The opening 15 minutes will be frenetic. Worcester will attempt to crowd the centre and launch early crosses. Spalding will absorb, then slowly assert control through Dewbury’s metronomic passing. By the 25th minute, expect Spalding to have stretched the pitch, forcing Worcester’s wingers to defend deep. The first goal is critical. If Worcester score, they can collapse into a low block and hit on resets. But if Spalding score between the 30th and 45th minutes, Worcester’s lack of creative depth – their bench has only seven combined goal contributions all season – will be exposed. In the second half, Spalding’s superior conditioning and positional rotation will create three clear-cut chances, likely from Bartle isolating Wilmott for a cut-back. Worcester’s best hope is a set-piece scramble.

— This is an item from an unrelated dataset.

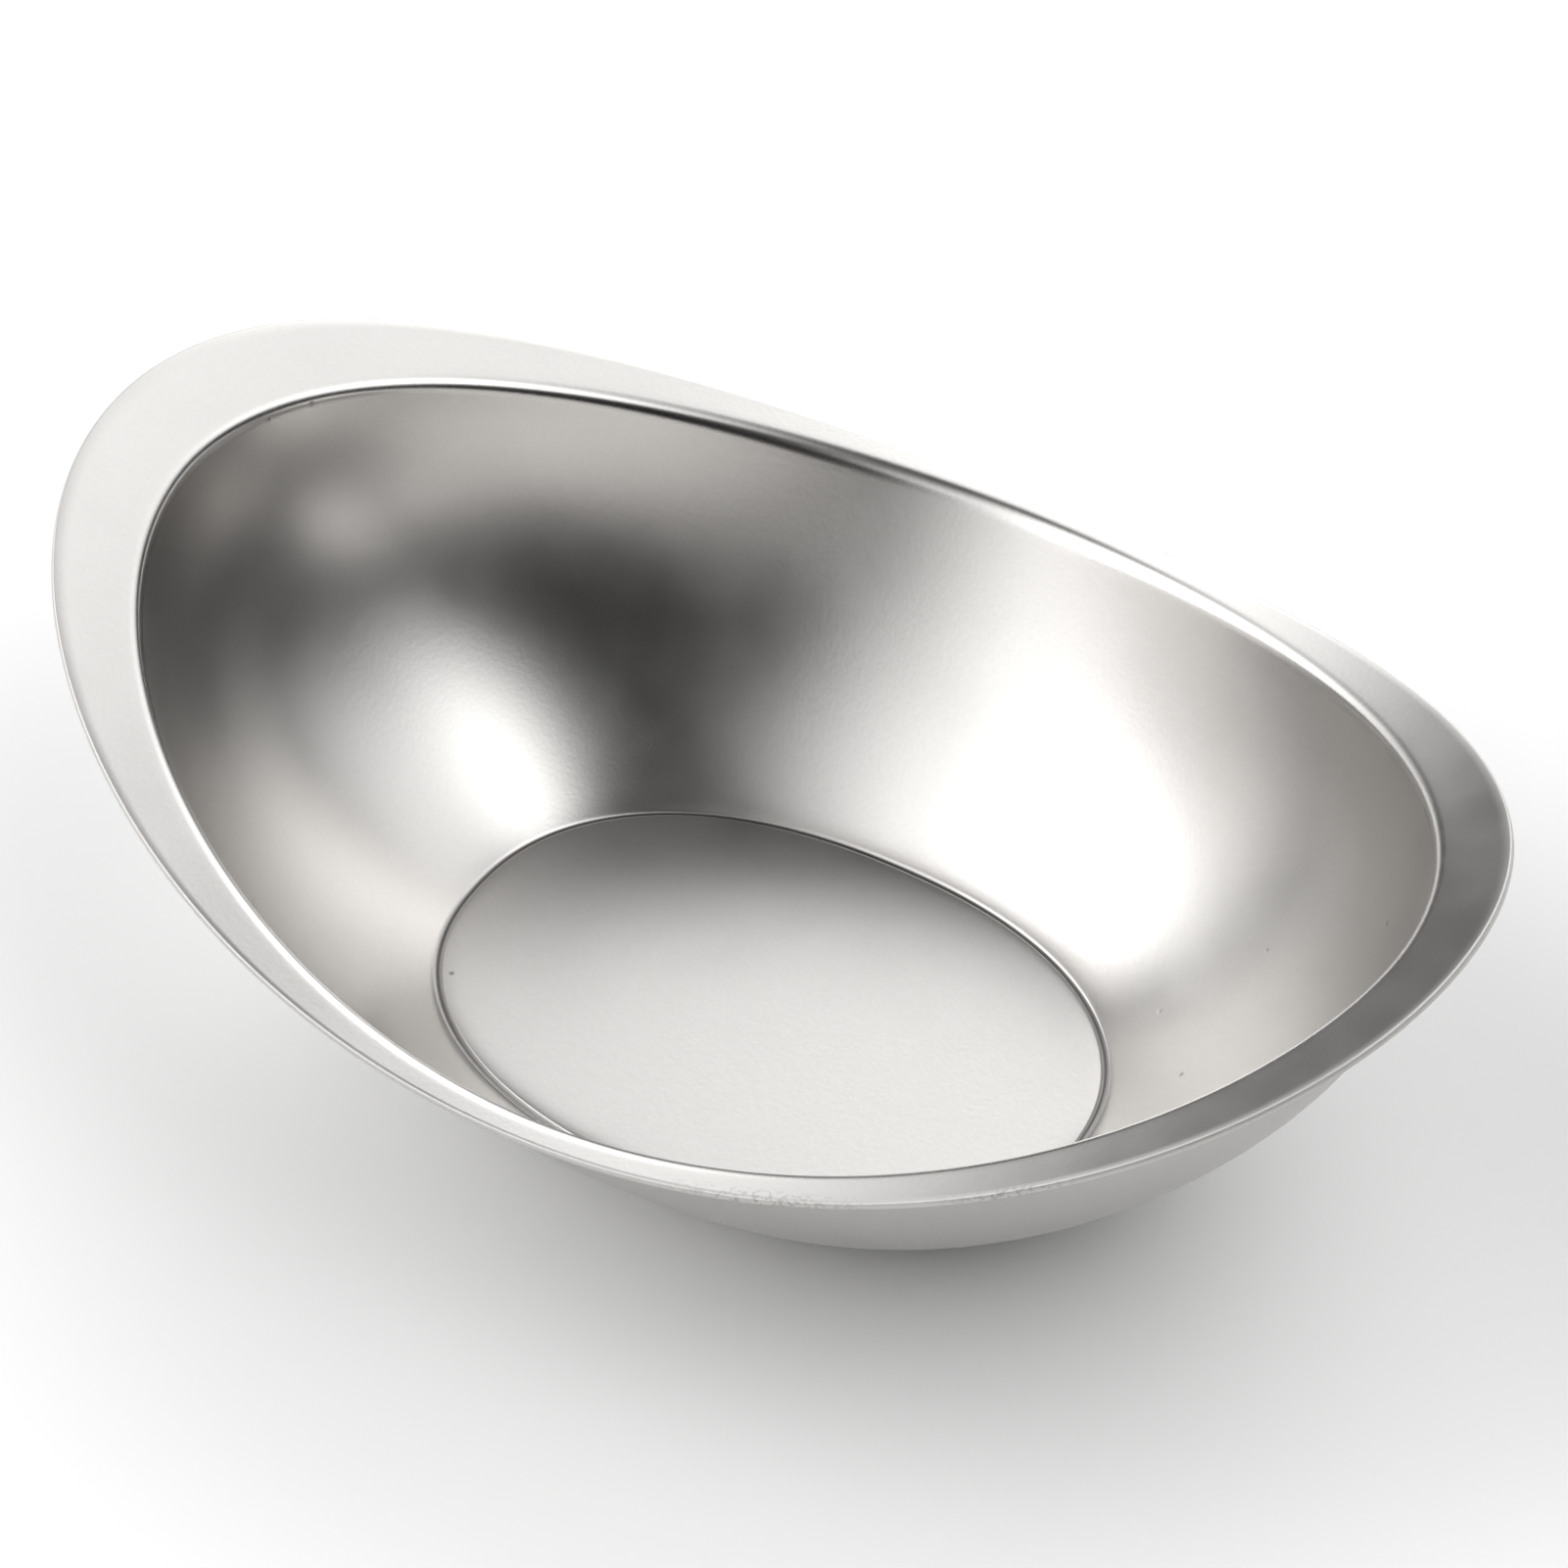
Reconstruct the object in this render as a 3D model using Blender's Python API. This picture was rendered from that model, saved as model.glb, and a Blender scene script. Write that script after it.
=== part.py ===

Prediction: Spalding United win (1-2). Total goals: over 2.5 is likely, but the safer play is Both Teams to Score – Yes (Worcester’s physicality should yield one half-chance). Handicap: Spalding -0.5. Key metric: Spalding to have over 55% possession and at least seven corners, reflecting their territorial dominance.

Final Thoughts

This match distils non-league football’s enduring beauty: Worcester’s rugged, vertical will against Spalding’s structured, horizontal control. The injury to Vaughan and the suspension crisis have tilted a finely balanced affair decisively. Yet watch for the first ten minutes after half-time. If Worcester survive that period with belief intact, data could bow to emotion. The essential question this Saturday will answer is not just who wins, but whether tactical pragmatism (Spalding) can truly suffocate emotional resistance (Worcester) on a heavy pitch that loves a warrior. For the fan of intricate football, Spalding’s patterns are a joy. For the neutral, a Worcester sucker-punch would be unforgettable. Expect tension, mud, and a singular moment of quality to decide it.